17.02.2011 Zivilrecht

OGH: § 16 Abs 2 MRG - Abschläge bzw Zuschläge vom/zum Richtwertmietzins

§ 16 Abs 2 Satz 2 MRG erfordert bei der Vornahme der Zuschläge und Abstriche vom Richtwert eine Orientierung an der allgemeinen Verkehrauffassung und der Erfahrung des täglichen Lebens; mit diesen Kriterien ist es unvereinbar, alle Ausstattungsdetails gesondert zu bewerten und die so gewonnenen Zuschläge und Abstriche einfach zusammenzurechnen; geboten ist vielmehr eine Gesamtschau, weil der Wert einer Wohnung nur insgesamt erfassbar ist


Schlagworte: Mietrecht, Berechnung des höchstzulässigen Hauptmietzinses, Richtwert, Zuschläge, Abstriche
Gesetze:

§ 16 Abs 2 MRG, RichtWG

GZ 5 Ob 208/10i, 20.12.2010

Der Antragsteller meint, dass weder das Vorhandensein einer Badewanne noch von Parkettböden, Anschlüssen für Geschirrspüler und Waschmaschine noch die Begehbarkeit sämtlicher Räume der Wohnung vom Vorraum aus einen Zuschlag rechtfertigten. Der Zuschlag für die Balkone sei überhöht; ein Lagezuschlag sei nicht vereinbart worden.
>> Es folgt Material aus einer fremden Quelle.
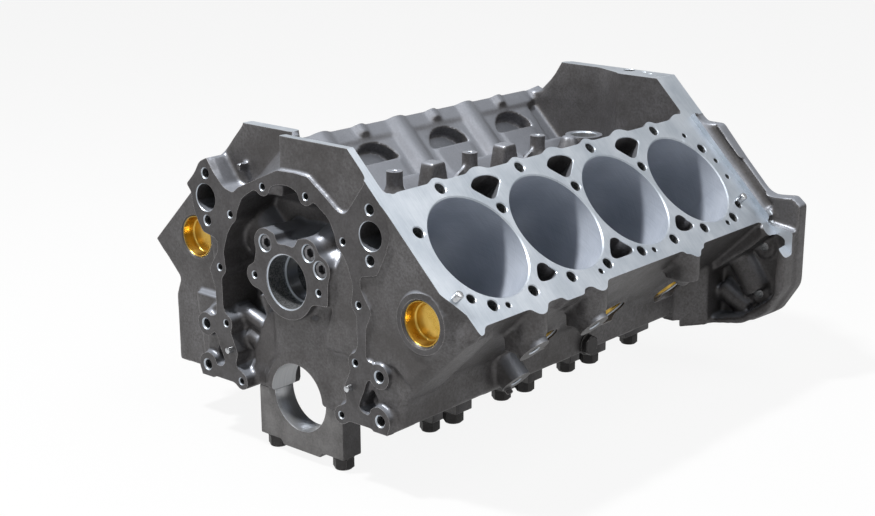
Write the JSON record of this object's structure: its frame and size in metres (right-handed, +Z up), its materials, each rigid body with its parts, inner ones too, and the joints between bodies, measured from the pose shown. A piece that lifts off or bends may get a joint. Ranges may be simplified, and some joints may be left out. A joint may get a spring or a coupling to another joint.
{
  "type": "engine block",
  "caption": "Bare cast-iron V-type engine block with open cylinders, lifter valley, timing chest, crankcase, main bearing caps and brass core plugs.",
  "frame": {"origin": "on the crankshaft axis at the front end of the first main bearing bore", "axes": "+Y along the crankshaft to the rear, +X to the bank that the picture shows best, +Z up"},
  "size_m": [0.4914, 0.5183, 0.31],
  "materials": {
    "casting": "rough",
    "cap_iron": "satin",
    "bolt_steel": "satin",
    "dowel_steel": "polished",
    "plug_brass": "satin"
  },
  "bodies": {
    "root": {"block": "casting", "main_cap_1": "cap_iron", "main_cap_2": "cap_iron", "main_cap_3": "cap_iron", "main_cap_4": "cap_iron", "main_cap_5": "cap_iron", "inner_cap_bolts": "bolt_steel", "outer_cap_bolts": "bolt_steel", "core_plugs": "plug_brass", "drain_plugs": "bolt_steel", "timing_dowels": "dowel_steel", "deck_dowels": "dowel_steel"}
  },
  "joints": []
}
OGH: Wie der Senat bereits mehrfach ausgesprochen hat, erfordert § 16 Abs 2 Satz 2 MRG bei der Vornahme der Zuschläge und Abstriche vom Richtwert eine Orientierung an der allgemeinen Verkehrauffassung und der Erfahrung des täglichen Lebens. Mit diesen Kriterien ist es unvereinbar, alle Ausstattungsdetails gesondert zu bewerten und die so gewonnenen Zuschläge und Abstriche einfach zusammenzurechnen. Geboten ist vielmehr eine Gesamtschau, weil der Wert einer Wohnung nur insgesamt erfassbar ist. Die Auflistung und Bewertung einzelner Fakten ist nur ein Kontrollinstrument.
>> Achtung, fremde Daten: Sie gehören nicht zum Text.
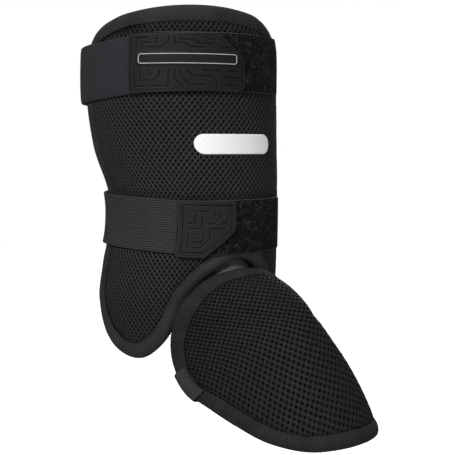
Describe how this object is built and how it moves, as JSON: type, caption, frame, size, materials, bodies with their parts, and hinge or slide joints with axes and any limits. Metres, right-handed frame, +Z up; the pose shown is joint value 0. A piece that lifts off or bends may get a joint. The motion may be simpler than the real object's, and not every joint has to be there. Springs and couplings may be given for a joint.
{
  "type": "batters leg guard",
  "caption": "Padded shin shell with an ankle lobe, a hooded foot guard hung below it on an elastic strip, and wrap straps closed on the front.",
  "frame": {"origin": "the middle of the shin pad's inner face on its front line, between the straps, where the shin presses", "axes": "+Z up the leg, -Y is the front that faces the pitcher's side, +X the outer side of the leg"},
  "size_m": [0.2002, 0.262, 0.3067],
  "materials": {
    "mesh_cloth": "open knitted mesh over foam, matt",
    "edge_tape": "ribbed knit edge tape, matt",
    "webbing": "close woven strap, matt",
    "elastic": "ribbed elastic, matt",
    "loop_pile": "fuzzy loop pile",
    "tab_face": "moulded soft plastic, satin",
    "lower_tab_face": "moulded soft plastic, satin",
    "white_film": "smooth printed film"
  },
  "bodies": {
    "root": {"shin_pad": "mesh_cloth", "shin_binding": "edge_tape", "foot_pad": "mesh_cloth", "foot_binding": "edge_tape", "upper_strap": "webbing", "lower_strap": "elastic", "upper_loop_pad": "loop_pile", "lower_loop_pad": "loop_pile", "upper_tab": "tab_face", "lower_tab": "lower_tab_face", "white_bar": "white_film", "instep_elastic": "elastic", "sole_keeper": "webbing", "sole_strap": "elastic"}
  },
  "joints": []
}
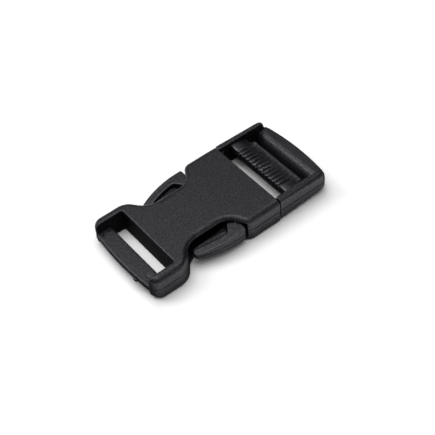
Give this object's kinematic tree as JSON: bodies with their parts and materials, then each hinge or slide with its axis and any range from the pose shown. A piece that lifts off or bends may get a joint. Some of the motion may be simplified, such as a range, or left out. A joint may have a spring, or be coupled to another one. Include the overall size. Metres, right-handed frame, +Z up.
{
  "type": "side release buckle",
  "caption": "Black moulded side release buckle for 25 mm webbing, with a fixed strap loop, a toothed adjuster bar and squeeze-release arms.",
  "frame": {"origin": "on the resting plane and the centreline, at the mouth of the socket", "axes": "+X from the socket towards the plug's end bar, +Y to the left, +Z up out of the upper face"},
  "size_m": [0.0682, 0.0318, 0.0085],
  "materials": {
    "socket_plastic": "fine matt grain on the upper and lower faces, smoother rounded edges",
    "plug_plastic": "fine matt grain, polished strap-bar edges",
    "arm_plastic": "fine matt grain with light thumb wear"
  },
  "bodies": {
    "socket": {"socket_body": "socket_plastic", "socket_strap_bar": "socket_plastic"},
    "plug": {"plug_frame": "plug_plastic", "ladder_bar": "plug_plastic", "plug_end_bar": "plug_plastic", "centre_guide": "plug_plastic", "left_spring_beam": "arm_plastic", "right_spring_beam": "arm_plastic"},
    "left_arm": {"left_release_arm": "arm_plastic"},
    "right_arm": {"right_release_arm": "arm_plastic"}
  },
  "joints": [
    {"name": "plug_slide", "type": "slide", "parent": "socket", "child": "plug", "axis": [1, 0, 0], "range_m": [0, 0.04], "deforming": ["left_release_arm", "right_release_arm"]},
    {"name": "left_arm_flex", "type": "hinge", "parent": "plug", "child": "left_arm", "pos_m": [-0.00652, 0.00996, 0.00425], "axis": [0, 0, 1], "range_deg": [0, 15], "deforming": ["left_spring_beam"]},
    {"name": "right_arm_flex", "type": "hinge", "parent": "plug", "child": "right_arm", "pos_m": [-0.00652, -0.00996, 0.00425], "axis": [0, 0, -1], "range_deg": [0, 15], "deforming": ["right_spring_beam"]}
  ]
}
Davon ausgehend ist das Ergebnis des Erstgerichts, das insgesamt einen Zuschlag von 16 % (24 % Zuschläge, 8 % Abstriche) gewährte, zu billigen:

Einen vom Antragsteller beanstandeten "Lagezuschlag" nahm das Erstgericht ohnedies nicht vor. Es bewertete lediglich, dass sämtliche Zimmer überwiegend eine schöne Aussicht in unverbaute Lage haben.

Auch der Vorwurf, das Erstgericht habe der E 5 Ob 296/02v widersprechend einen Zuschlag für die Parkettböden für gerechtfertigt erachtet, ist unzutreffend: In der genannten Entscheidung wurde lediglich zum Ausdruck gebracht, dass Fischgrät-Parkettböden in Altbauwohnungen der Ausstattungskategorie A nicht ungewöhnlich sind; es bedürfe daher eines Hinweises - etwa auf besondere Qualität oder Ausführung -, um eine zuschlagsrelevante Sonderausstattung anzunehmen. Letzteres ist hier dadurch verwirklicht, dass die Parkettböden nach den Feststellungen eine schöne Ausführung auf Holztramdecken aufweisen.
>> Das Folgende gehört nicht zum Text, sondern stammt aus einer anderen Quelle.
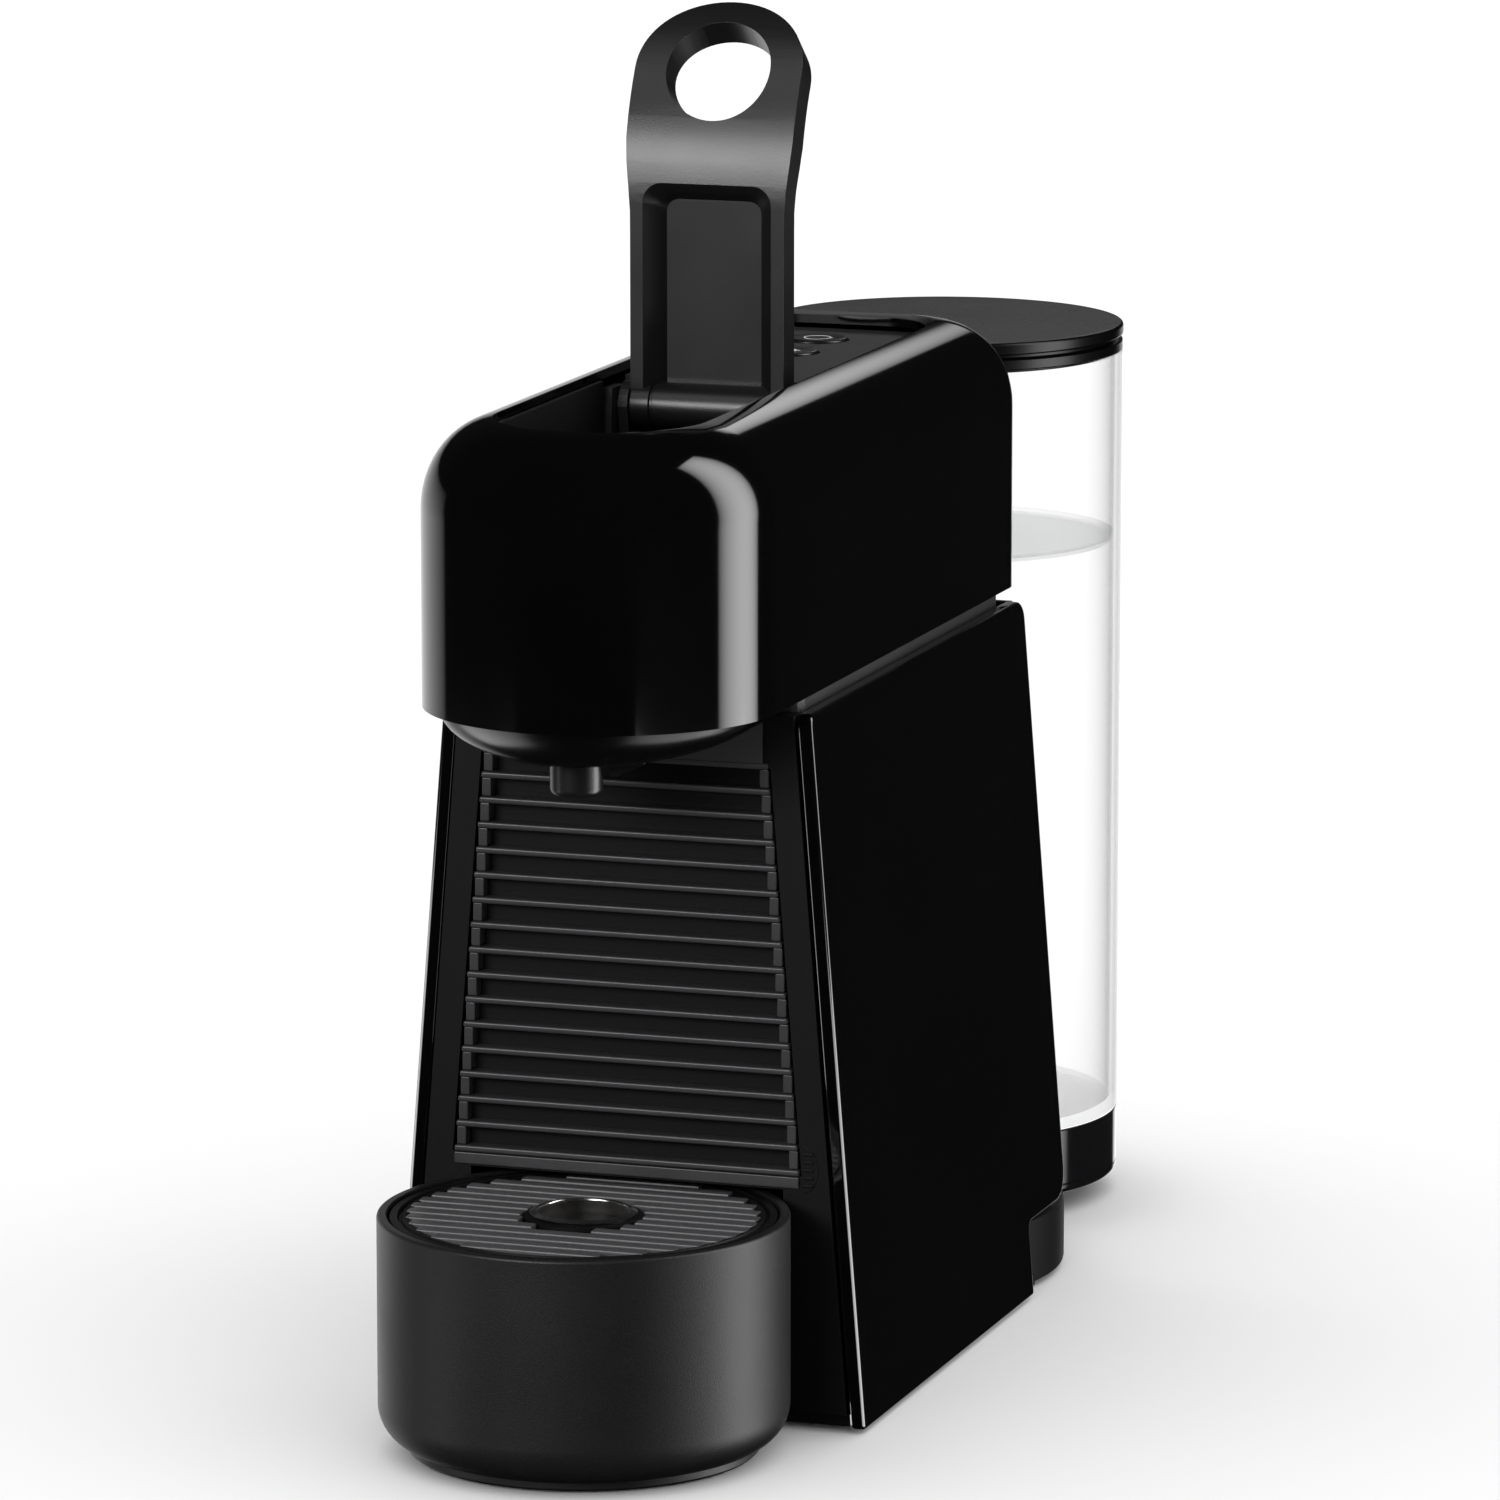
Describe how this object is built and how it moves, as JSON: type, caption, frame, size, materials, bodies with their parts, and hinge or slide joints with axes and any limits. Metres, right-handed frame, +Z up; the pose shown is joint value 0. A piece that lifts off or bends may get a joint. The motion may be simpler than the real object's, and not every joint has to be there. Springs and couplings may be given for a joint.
{
  "type": "pod coffee machine",
  "caption": "Narrow lever pod coffee machine with a half-round nosed head, ribbed front, round drip drum, folding ring lever and a round clear tank on a swinging foot.",
  "frame": {"origin": "on the table plane, under the middle of the whole machine's bounding box", "axes": "+Z up, -Y towards the drip drum and the user, +X to the machine's right as the user faces it"},
  "size_m": [0.1248, 0.3967, 0.3476],
  "materials": {
    "gloss_black": "piano gloss black moulded plastic",
    "satin_black": "satin black moulded plastic",
    "matte_black": "fine textured matte black plastic",
    "drum_black": "fine grained matte black plastic",
    "smoky_plastic": "dark smoky gloss plastic",
    "clear_plastic": "clear polished tank plastic",
    "steel": "brushed stainless steel",
    "cast_metal": "as-cast aluminium",
    "rubber": "matte black rubber",
    "silicone": "translucent silicone hose",
    "circuit_board": "solder-masked circuit board"
  },
  "bodies": {
    "body": {"side_panel_left": "gloss_black", "side_panel_right": "gloss_black", "base_tray": "matte_black", "base_screw_1": "steel", "base_screw_2": "steel", "base_screw_3": "steel", "base_screw_4": "steel", "foot_left": "rubber", "foot_right": "rubber", "foot_rear": "rubber", "front_grille": "matte_black", "rear_cover": "matte_black", "cord_gland": "rubber", "top_deck": "matte_black", "head_housing": "gloss_black", "head_base": "matte_black", "spout_bowl": "gloss_black", "outlet_nozzle": "satin_black", "control_plate": "matte_black", "button_board": "circuit_board", "capsule_bay": "matte_black", "lever_pin": "steel", "capsule_cage": "cast_metal", "brew_cheek_left": "cast_metal", "brew_cheek_right": "cast_metal", "coffee_duct": "satin_black", "capsule_chute": "matte_black", "thermoblock": "cast_metal", "pump": "steel", "pump_mount_front": "rubber", "pump_mount_rear": "rubber", "flow_meter": "satin_black", "control_board": "circuit_board", "hose_tank_to_meter": "silicone", "hose_meter_to_pump": "silicone", "hose_pump_to_heater": "silicone", "hose_heater_to_cage": "silicone"},
    "lever": {"lever": "satin_black", "crank_left": "cast_metal", "crank_right": "cast_metal"},
    "extraction": {"extraction_plate": "cast_metal"},
    "button_small": {"button_small_cup": "satin_black"},
    "button_large": {"button_large_cup": "satin_black"},
    "drawer": {"drip_drum": "drum_black", "drip_grid": "drum_black", "well_ring": "steel", "drawer_sled": "matte_black", "capsule_bin": "matte_black"},
    "arm": {"tank_arm": "matte_black", "arm_foot": "rubber"},
    "tank": {"tank_base": "smoky_plastic", "tank_body": "clear_plastic"},
    "lid": {"tank_lid": "satin_black"},
    "valve": {"tank_valve": "satin_black"}
  },
  "joints": [
    {"name": "lever_hinge", "type": "hinge", "parent": "body", "child": "lever", "pos_m": [0, -0.04835, 0.246], "axis": [1, 0, 0], "range_deg": [0, 88]},
    {"name": "extraction_slide", "type": "slide", "parent": "body", "child": "extraction", "axis": [0, 1, 0], "range_m": [0, 0.012]},
    {"name": "small_cup_press", "type": "slide", "parent": "body", "child": "button_small", "axis": [0, 0, -1], "range_m": [0, 0.001], "stiffness_N_per_m": 300},
    {"name": "large_cup_press", "type": "slide", "parent": "body", "child": "button_large", "axis": [0, 0, -1], "range_m": [0, 0.001], "stiffness_N_per_m": 300},
    {"name": "drawer_slide", "type": "slide", "parent": "body", "child": "drawer", "axis": [0, -1, 0], "range_m": [0, 0.13]},
    {"name": "arm_swing", "type": "hinge", "parent": "body", "child": "arm", "pos_m": [0, 0.05665, 0], "axis": [0, 0, 1], "range_deg": [-40, 40]},
    {"name": "tank_lift", "type": "slide", "parent": "arm", "child": "tank", "axis": [0, 0, 1], "range_m": [0, 0.06]},
    {"name": "lid_lift", "type": "slide", "parent": "tank", "child": "lid", "axis": [0, 0, 1], "range_m": [0, 0.04]},
    {"name": "valve_lift", "type": "slide", "parent": "tank", "child": "valve", "axis": [0, 0, 1], "range_m": [0, 0.002], "stiffness_N_per_m": 150}
  ],
  "couplings": [
    {"joint": "extraction_slide", "follows": "lever_hinge", "m_per_rad": 0.0078}
  ]
}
Nicht der Umstand, dass das Badezimmer mit einer Badewanne und einem Fenster ausgestattet ist, sondern die Tatsache, dass sich das Badezimmer in einem besonders guten Ausstattungszustand (Wände bis unter die Decke gefliest, Decke verputzt und geweißt) befand, rechtfertigt die Annahme einer zuschlagsrelevanten Ausstattung.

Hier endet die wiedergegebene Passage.